BRIEF: Extract the listing below in full, unchanged.
======== ROWS ========
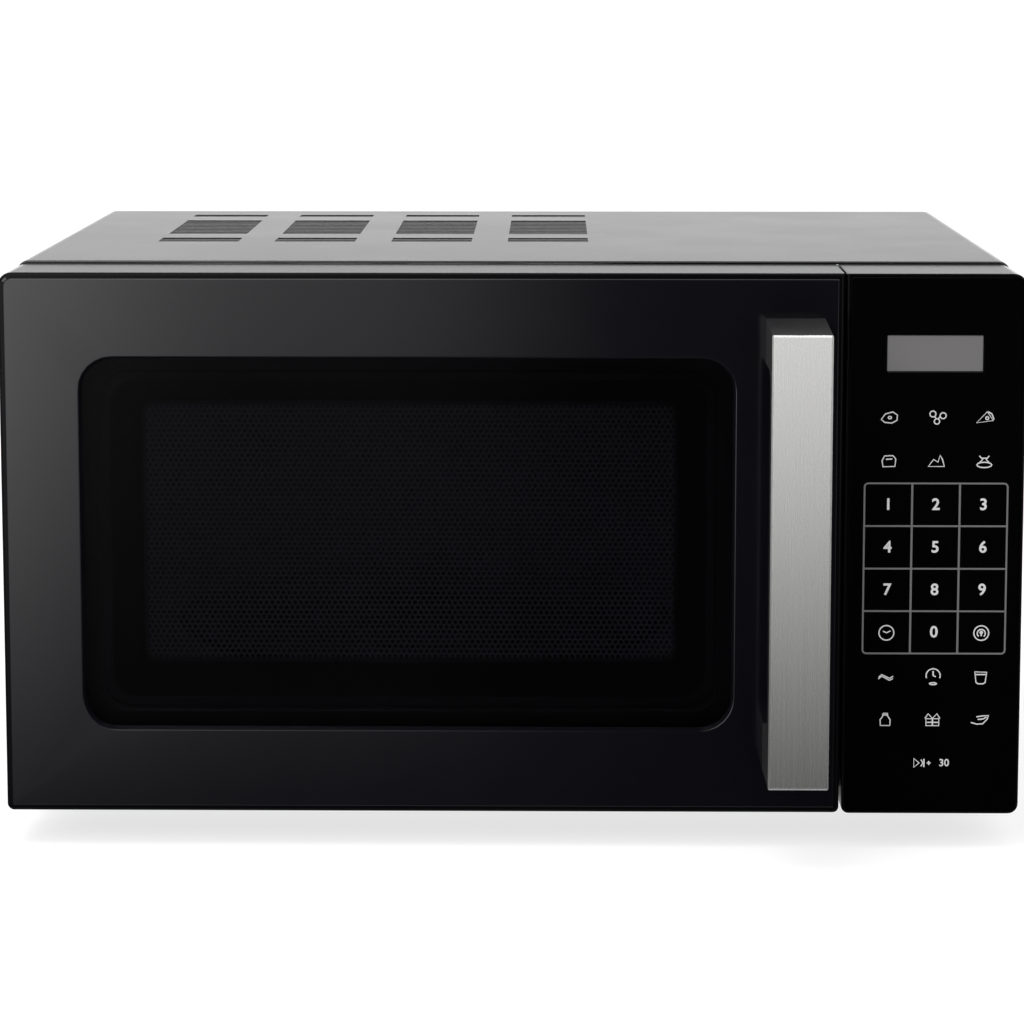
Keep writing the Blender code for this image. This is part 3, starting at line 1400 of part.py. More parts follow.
def fan():
    """The cooling fan at the back: shroud, motor and bladed wheel."""
    half = FAN_SHROUD / 2
    back = Y_REAR - SHEET - GAP
    front = back - FAN_DEPTH
    web = 3 * mm
    shroud = block(
        "fan_shroud", (X_FAN - half, front, Z_FAN - half), (X_FAN + half, back, Z_FAN + half), MATT_BLACK
    )
    bore_start = (X_FAN, front + web, Z_FAN)
    bore = cylinder("fan_bore_cutter", "y", bore_start, FAN_DEPTH, FAN_RADIUS + 2 * mm, None, 32)
    openings = []
    for a in (-1, 1):
        for b in (-1, 1):
            xs = sorted((X_FAN + a * 8 * mm, X_FAN + a * 34 * mm))
            zs = sorted((Z_FAN + b * 8 * mm, Z_FAN + b * 34 * mm))
            openings.append(((xs[0], front - 5 * mm, zs[0]), (xs[1], front + 5 * mm, zs[1])))
    shaft_start = (X_FAN, front - 5 * mm, Z_FAN)
    hole = cylinder("fan_shaft_cutter", "y", shaft_start, 12 * mm, FAN_SHAFT + 1 * mm, None, 12)
    cut(shroud, bore, blocks("fan_web_cutter", openings), hole)

    motor_back = front - GAP
    motor = block(
        "fan_motor",
        (X_FAN - 26 * mm, motor_back - 24 * mm, Z_FAN - 20 * mm),
        (X_FAN + 26 * mm, motor_back, Z_FAN + 20 * mm),
        GALVANISED,
    )
    bearing = 16 * mm
    socket = (X_FAN, motor_back - bearing, Z_FAN)
    cut(motor, cylinder("fan_bearing_cutter", "y", socket, bearing + 5 * mm, FAN_SHAFT + GAP, None, 12))

    start = motor_back - bearing + GAP
    wheel_front = front + web + 4 * mm
    wheel = 18 * mm
    profile = [
        (0, wheel_front - start + wheel),
        (FAN_HUB - 1 * mm, wheel_front - start + wheel),
        (FAN_HUB, wheel_front - start + wheel - 1 * mm),
        (FAN_HUB, wheel_front - start),
        (FAN_SHAFT, wheel_front - start),
        (FAN_SHAFT, 0),
        (0, 0),
    ]
    blade = turned("fan_blade", profile, (X_FAN, start, Z_FAN), MATT_BLACK, 24, "y")
    middle = wheel_front - start + wheel / 2
    vanes = spokes(
        "fan_vanes", FAN_BLADES, FAN_HUB * 0.9, FAN_RADIUS, 15 * mm, middle - 0.8 * mm, middle + 0.8 * mm,
        (X_FAN, start, Z_FAN), 0.0, math.radians(32), "y",
    )
    join(blade, vanes)


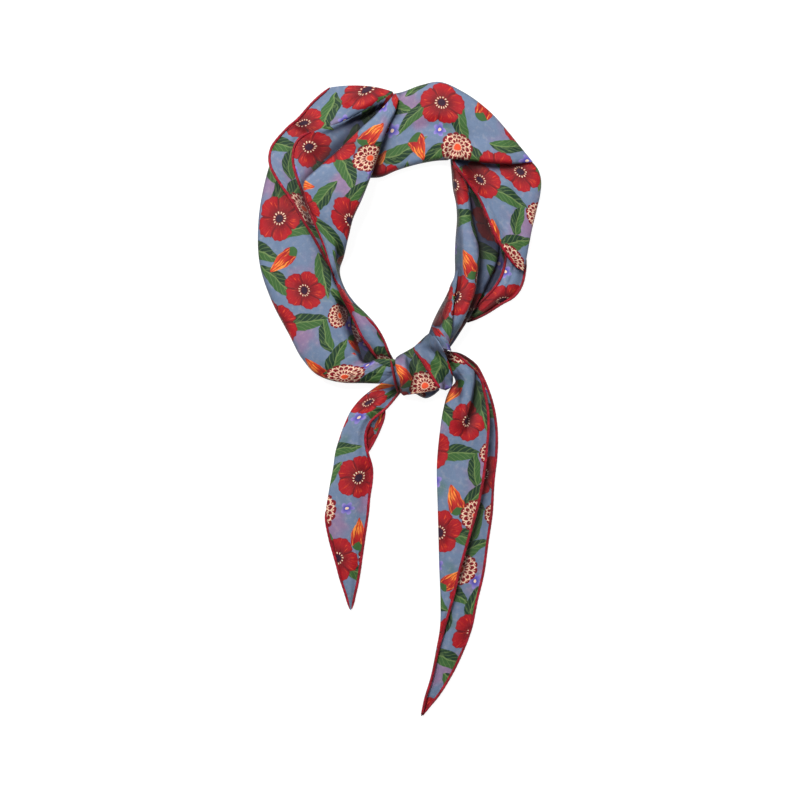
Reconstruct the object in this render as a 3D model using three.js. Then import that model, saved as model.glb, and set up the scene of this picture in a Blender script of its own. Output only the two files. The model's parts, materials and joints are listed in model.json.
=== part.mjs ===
// A silk neckerchief: a square scarf folded to a band, tied once in a loop, lying flat on a table.
// Millimetres. +Z is up, +Y runs from the tails to the top of the loop, and the cloth rests on z = 0.
import * as THREE from "three";

// Sizes of the tied scarf
const LOOP_WIDTH = 184;         // neck loop, outside edge to outside edge
const LOOP_HEIGHT = 188.5;      // from the knot's middle to the top of the loop
const SHORT_TAIL = 154;         // from the knot's middle to the short tail's point
const SHORT_WIDTH = 29.5;       // widest place of the short tail
const LONG_TAIL = 223;          // from the knot's middle to the long tail's point
const LONG_WIDTH = 39;          // widest place of the long tail

// Heights of the folded layers
const BAND_HEIGHT = 9;          // thickness of the folded band on the table
const FRONT_HEIGHT = 5.5;       // soft roll that lies on top of the band
const SLACK_HEIGHT = 3.6;       // loose single folds, such as those of the tails
const KNOT_HEIGHT = 8;          // thickness of one turn of the knot

// Cloth
const CLOTH = 1.2;              // wall of one folded layer
const HEM = 2.2;                // rolled hem, diameter
const CLEARANCE = 0.3;          // gap between layers that touch
const HEM_SIDES = 6;

// Levels that follow from the sizes: the middle of each layer's wall, layer upon layer
const FLOOR = CLOTH / 2;
const BAND_TOP = BAND_HEIGHT - CLOTH / 2;
const OUTER_LEVEL = BAND_HEIGHT + CLEARANCE + HEM / 2;
const MIDDLE_LEVEL = OUTER_LEVEL + CLOTH / 2 + CLEARANCE + HEM / 2;
const FRONT_LEVEL = MIDDLE_LEVEL + CLOTH + CLEARANCE;
const LOWER_LEVEL = BAND_HEIGHT + CLEARANCE + CLOTH / 2;
const INNER_LEVEL = CLOTH + CLEARANCE + HEM / 2;
const TURN_LEVEL = INNER_LEVEL + CLOTH + CLEARANCE;
const TAIL_TOP = FLOOR + CLOTH / 2 + CLEARANCE + HEM / 2;
const KNOT_LEVEL = BAND_HEIGHT + CLOTH / 2 + CLEARANCE;

// Where the knot's middle is in the loop's own width
const KNOT_ACROSS = 0.58;

const RED = 0xb3152c;
const BLUE = 0x7488aa;

const scarf = new THREE.Group();
scarf.name = "neckerchief";

const clothFinish = (tone) => new THREE.MeshStandardMaterial({ color: tone, roughness: 0.62, metalness: 0 });

// A table is a list of rows under named columns
function table(names, rows) {
  return rows.map((row) => Object.fromEntries(names.map((name, index) => [name, row[index]])));
}

// Places in the loop, as shares of its width and of its height above the knot
function loopPoint(across, up) {
  return new THREE.Vector2((across - KNOT_ACROSS) * LOOP_WIDTH, up * LOOP_HEIGHT);
}

// One station of a strip: its two edges and its heights
function loopStations(rows, base, rise) {
  return rows.map((row) => ({
    left: loopPoint(row.leftX, row.leftY),
    right: loopPoint(row.rightX, row.rightY),
    lowLeft: Math.max(FLOOR, base + row.lowLeft * rise),
    lowRight: Math.max(FLOOR, base + row.lowRight * rise),
    top: base + row.top * rise,
    pleat: row.pleat * rise,
  }));
}

// A tail's stations: along it and its sway are shares of its length, its width a share of its widest place
function tailStations(rows, length, width, base, rise) {
  return rows.map((row) => {
    const middle = row.sway * length;
    const half = row.width * width / 2;
    const down = -row.along * length;
    return {
      left: new THREE.Vector2(middle - half, down),
      right: new THREE.Vector2(middle + half, down),
      lowLeft: Math.max(FLOOR, base + row.lowLeft * rise),
      lowRight: Math.max(FLOOR, base + row.lowRight * rise),
      top: base + row.top * rise,
      pleat: row.pleat * rise,
    };
  });
}

// How an edge of a strip ends: folded back under, hanging down, or cut and hemmed
const FOLD = "fold";
const HANG = "hang";
const CUT = "cut";
const UNDER_SHARE = 0.4;        // how far a fold reaches back under the strip
const ROUND_SHARE = 0.3;        // the most of the width that a fold's rounding takes

// The left edge's half of a section, from its free end up to the top of the strip, as [across, height]
function edgeOutline(kind, width, low, top) {
  if (kind === CUT) return [[0, low]];
  const drop = (top - low) / 2;
  const reach = Math.min(Math.abs(drop), ROUND_SHARE * width);
  const slant = Math.SQRT1_2;
  const shoulder = [[reach * (1 - slant), low + drop * (1 + slant)], [reach, top]];
  if (kind === HANG) return [[0, low], [0, low + drop], ...shoulder];
  const under = Math.max(UNDER_SHARE * width, reach * 1.1);
  return [[under, low], [reach, low], [reach * (1 - slant), low + drop * (1 - slant)], [0, low + drop], ...shoulder];
}

// Crown and pleats between the two edges
const CROWN_PLACES = [0.2, 0.4, 0.6, 0.8];
const PLEAT_WAVE = [0.5, -0.6, 0.35, -0.2];

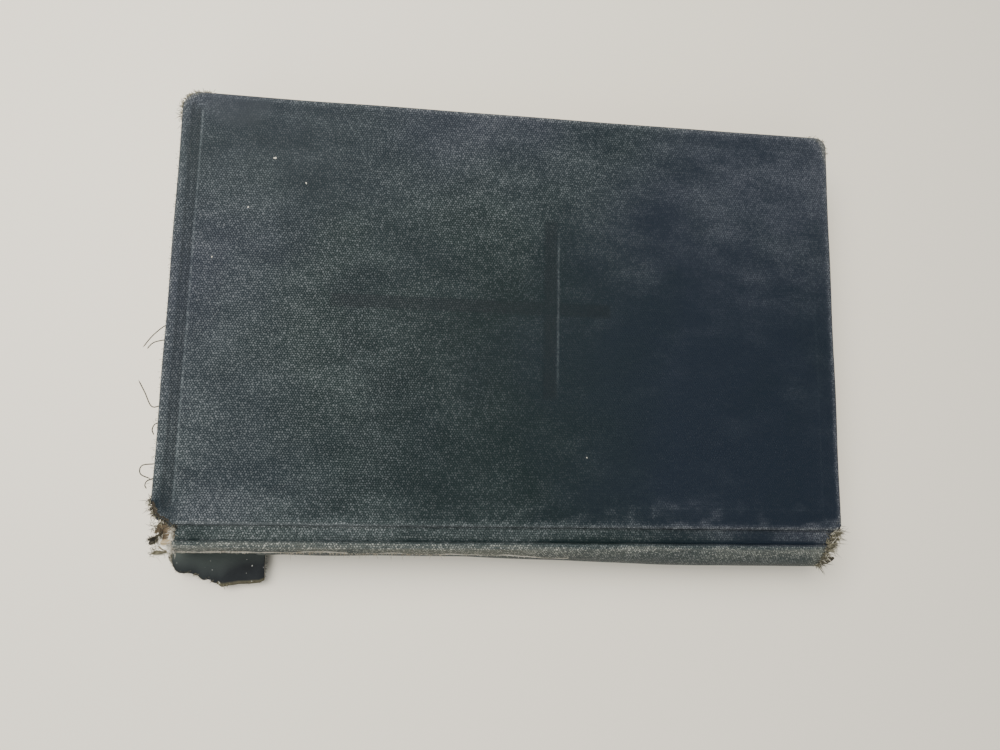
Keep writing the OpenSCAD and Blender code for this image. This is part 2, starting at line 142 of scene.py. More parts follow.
========
RESPONSE BELOW:
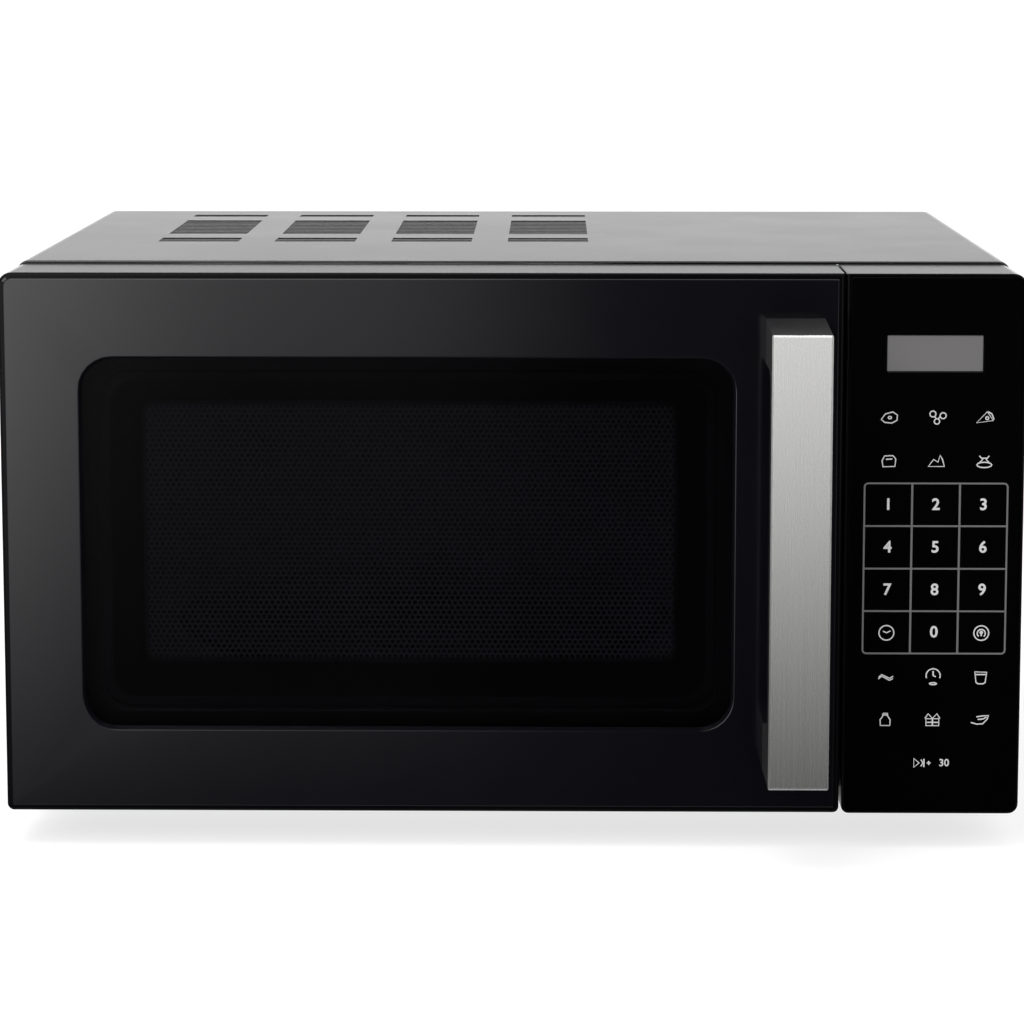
Keep writing the Blender code for this image. This is part 3, starting at line 1400 of part.py. More parts follow.
def fan():
    """The cooling fan at the back: shroud, motor and bladed wheel."""
    half = FAN_SHROUD / 2
    back = Y_REAR - SHEET - GAP
    front = back - FAN_DEPTH
    web = 3 * mm
    shroud = block(
        "fan_shroud", (X_FAN - half, front, Z_FAN - half), (X_FAN + half, back, Z_FAN + half), MATT_BLACK
    )
    bore_start = (X_FAN, front + web, Z_FAN)
    bore = cylinder("fan_bore_cutter", "y", bore_start, FAN_DEPTH, FAN_RADIUS + 2 * mm, None, 32)
    openings = []
    for a in (-1, 1):
        for b in (-1, 1):
            xs = sorted((X_FAN + a * 8 * mm, X_FAN + a * 34 * mm))
            zs = sorted((Z_FAN + b * 8 * mm, Z_FAN + b * 34 * mm))
            openings.append(((xs[0], front - 5 * mm, zs[0]), (xs[1], front + 5 * mm, zs[1])))
    shaft_start = (X_FAN, front - 5 * mm, Z_FAN)
    hole = cylinder("fan_shaft_cutter", "y", shaft_start, 12 * mm, FAN_SHAFT + 1 * mm, None, 12)
    cut(shroud, bore, blocks("fan_web_cutter", openings), hole)

    motor_back = front - GAP
    motor = block(
        "fan_motor",
        (X_FAN - 26 * mm, motor_back - 24 * mm, Z_FAN - 20 * mm),
        (X_FAN + 26 * mm, motor_back, Z_FAN + 20 * mm),
        GALVANISED,
    )
    bearing = 16 * mm
    socket = (X_FAN, motor_back - bearing, Z_FAN)
    cut(motor, cylinder("fan_bearing_cutter", "y", socket, bearing + 5 * mm, FAN_SHAFT + GAP, None, 12))

    start = motor_back - bearing + GAP
    wheel_front = front + web + 4 * mm
    wheel = 18 * mm
    profile = [
        (0, wheel_front - start + wheel),
        (FAN_HUB - 1 * mm, wheel_front - start + wheel),
        (FAN_HUB, wheel_front - start + wheel - 1 * mm),
        (FAN_HUB, wheel_front - start),
        (FAN_SHAFT, wheel_front - start),
        (FAN_SHAFT, 0),
        (0, 0),
    ]
    blade = turned("fan_blade", profile, (X_FAN, start, Z_FAN), MATT_BLACK, 24, "y")
    middle = wheel_front - start + wheel / 2
    vanes = spokes(
        "fan_vanes", FAN_BLADES, FAN_HUB * 0.9, FAN_RADIUS, 15 * mm, middle - 0.8 * mm, middle + 0.8 * mm,
        (X_FAN, start, Z_FAN), 0.0, math.radians(32), "y",
    )
    join(blade, vanes)


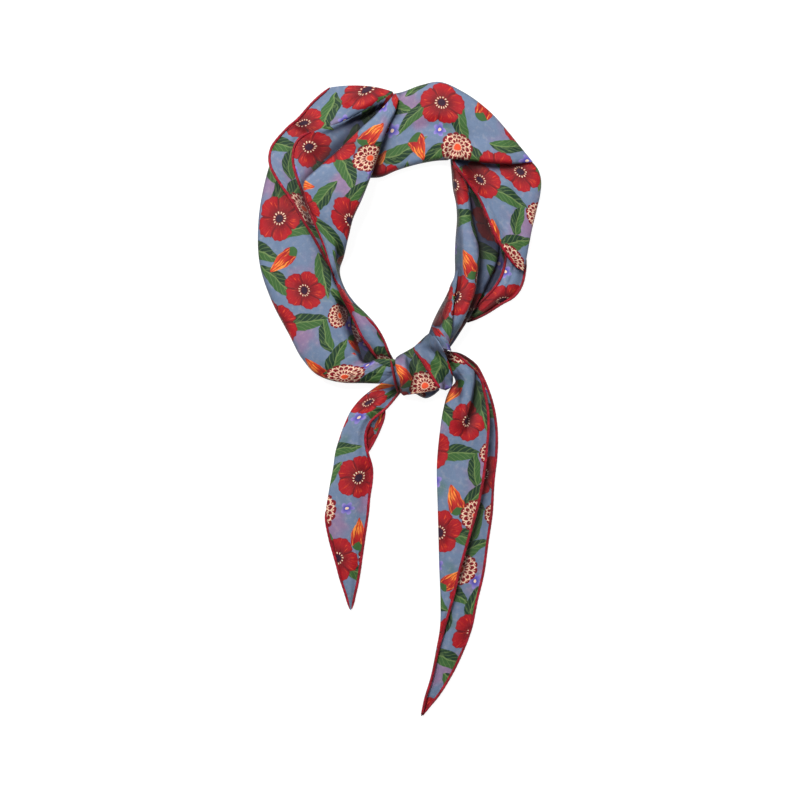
Reconstruct the object in this render as a 3D model using three.js. Then import that model, saved as model.glb, and set up the scene of this picture in a Blender script of its own. Output only the two files. The model's parts, materials and joints are listed in model.json.
=== part.mjs ===
// A silk neckerchief: a square scarf folded to a band, tied once in a loop, lying flat on a table.
// Millimetres. +Z is up, +Y runs from the tails to the top of the loop, and the cloth rests on z = 0.
import * as THREE from "three";

// Sizes of the tied scarf
const LOOP_WIDTH = 184;         // neck loop, outside edge to outside edge
const LOOP_HEIGHT = 188.5;      // from the knot's middle to the top of the loop
const SHORT_TAIL = 154;         // from the knot's middle to the short tail's point
const SHORT_WIDTH = 29.5;       // widest place of the short tail
const LONG_TAIL = 223;          // from the knot's middle to the long tail's point
const LONG_WIDTH = 39;          // widest place of the long tail

// Heights of the folded layers
const BAND_HEIGHT = 9;          // thickness of the folded band on the table
const FRONT_HEIGHT = 5.5;       // soft roll that lies on top of the band
const SLACK_HEIGHT = 3.6;       // loose single folds, such as those of the tails
const KNOT_HEIGHT = 8;          // thickness of one turn of the knot

// Cloth
const CLOTH = 1.2;              // wall of one folded layer
const HEM = 2.2;                // rolled hem, diameter
const CLEARANCE = 0.3;          // gap between layers that touch
const HEM_SIDES = 6;

// Levels that follow from the sizes: the middle of each layer's wall, layer upon layer
const FLOOR = CLOTH / 2;
const BAND_TOP = BAND_HEIGHT - CLOTH / 2;
const OUTER_LEVEL = BAND_HEIGHT + CLEARANCE + HEM / 2;
const MIDDLE_LEVEL = OUTER_LEVEL + CLOTH / 2 + CLEARANCE + HEM / 2;
const FRONT_LEVEL = MIDDLE_LEVEL + CLOTH + CLEARANCE;
const LOWER_LEVEL = BAND_HEIGHT + CLEARANCE + CLOTH / 2;
const INNER_LEVEL = CLOTH + CLEARANCE + HEM / 2;
const TURN_LEVEL = INNER_LEVEL + CLOTH + CLEARANCE;
const TAIL_TOP = FLOOR + CLOTH / 2 + CLEARANCE + HEM / 2;
const KNOT_LEVEL = BAND_HEIGHT + CLOTH / 2 + CLEARANCE;

// Where the knot's middle is in the loop's own width
const KNOT_ACROSS = 0.58;

const RED = 0xb3152c;
const BLUE = 0x7488aa;

const scarf = new THREE.Group();
scarf.name = "neckerchief";

const clothFinish = (tone) => new THREE.MeshStandardMaterial({ color: tone, roughness: 0.62, metalness: 0 });

// A table is a list of rows under named columns
function table(names, rows) {
  return rows.map((row) => Object.fromEntries(names.map((name, index) => [name, row[index]])));
}

// Places in the loop, as shares of its width and of its height above the knot
function loopPoint(across, up) {
  return new THREE.Vector2((across - KNOT_ACROSS) * LOOP_WIDTH, up * LOOP_HEIGHT);
}

// One station of a strip: its two edges and its heights
function loopStations(rows, base, rise) {
  return rows.map((row) => ({
    left: loopPoint(row.leftX, row.leftY),
    right: loopPoint(row.rightX, row.rightY),
    lowLeft: Math.max(FLOOR, base + row.lowLeft * rise),
    lowRight: Math.max(FLOOR, base + row.lowRight * rise),
    top: base + row.top * rise,
    pleat: row.pleat * rise,
  }));
}

// A tail's stations: along it and its sway are shares of its length, its width a share of its widest place
function tailStations(rows, length, width, base, rise) {
  return rows.map((row) => {
    const middle = row.sway * length;
    const half = row.width * width / 2;
    const down = -row.along * length;
    return {
      left: new THREE.Vector2(middle - half, down),
      right: new THREE.Vector2(middle + half, down),
      lowLeft: Math.max(FLOOR, base + row.lowLeft * rise),
      lowRight: Math.max(FLOOR, base + row.lowRight * rise),
      top: base + row.top * rise,
      pleat: row.pleat * rise,
    };
  });
}

// How an edge of a strip ends: folded back under, hanging down, or cut and hemmed
const FOLD = "fold";
const HANG = "hang";
const CUT = "cut";
const UNDER_SHARE = 0.4;        // how far a fold reaches back under the strip
const ROUND_SHARE = 0.3;        // the most of the width that a fold's rounding takes

// The left edge's half of a section, from its free end up to the top of the strip, as [across, height]
function edgeOutline(kind, width, low, top) {
  if (kind === CUT) return [[0, low]];
  const drop = (top - low) / 2;
  const reach = Math.min(Math.abs(drop), ROUND_SHARE * width);
  const slant = Math.SQRT1_2;
  const shoulder = [[reach * (1 - slant), low + drop * (1 + slant)], [reach, top]];
  if (kind === HANG) return [[0, low], [0, low + drop], ...shoulder];
  const under = Math.max(UNDER_SHARE * width, reach * 1.1);
  return [[under, low], [reach, low], [reach * (1 - slant), low + drop * (1 - slant)], [0, low + drop], ...shoulder];
}

// Crown and pleats between the two edges
const CROWN_PLACES = [0.2, 0.4, 0.6, 0.8];
const PLEAT_WAVE = [0.5, -0.6, 0.35, -0.2];

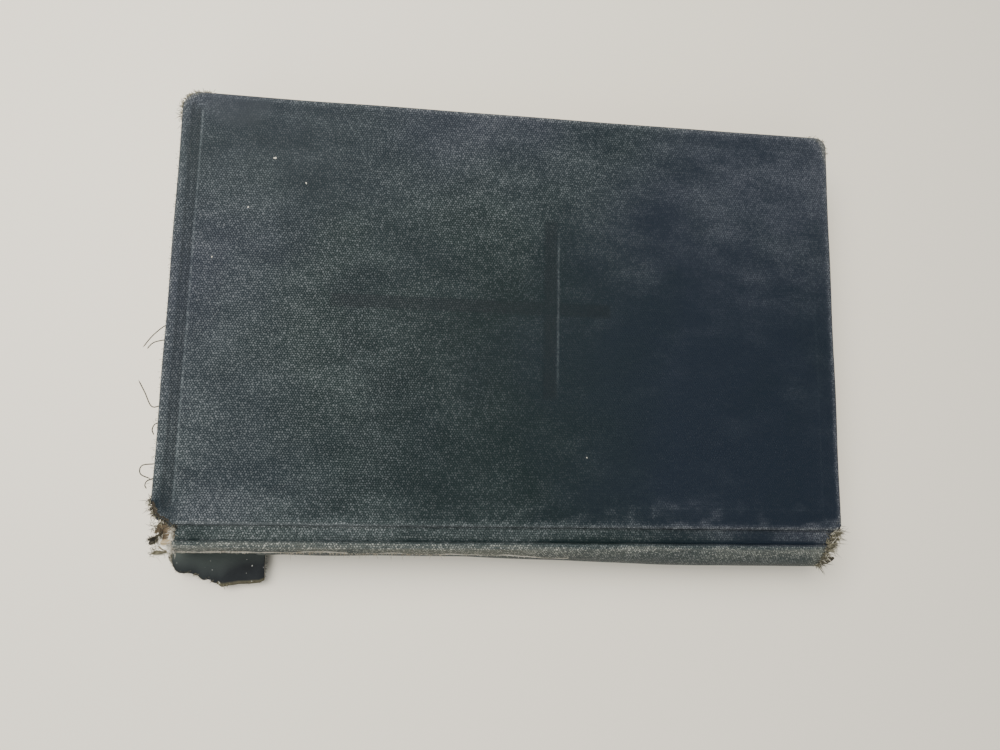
Keep writing the OpenSCAD and Blender code for this image. This is part 2, starting at line 142 of scene.py. More parts follow.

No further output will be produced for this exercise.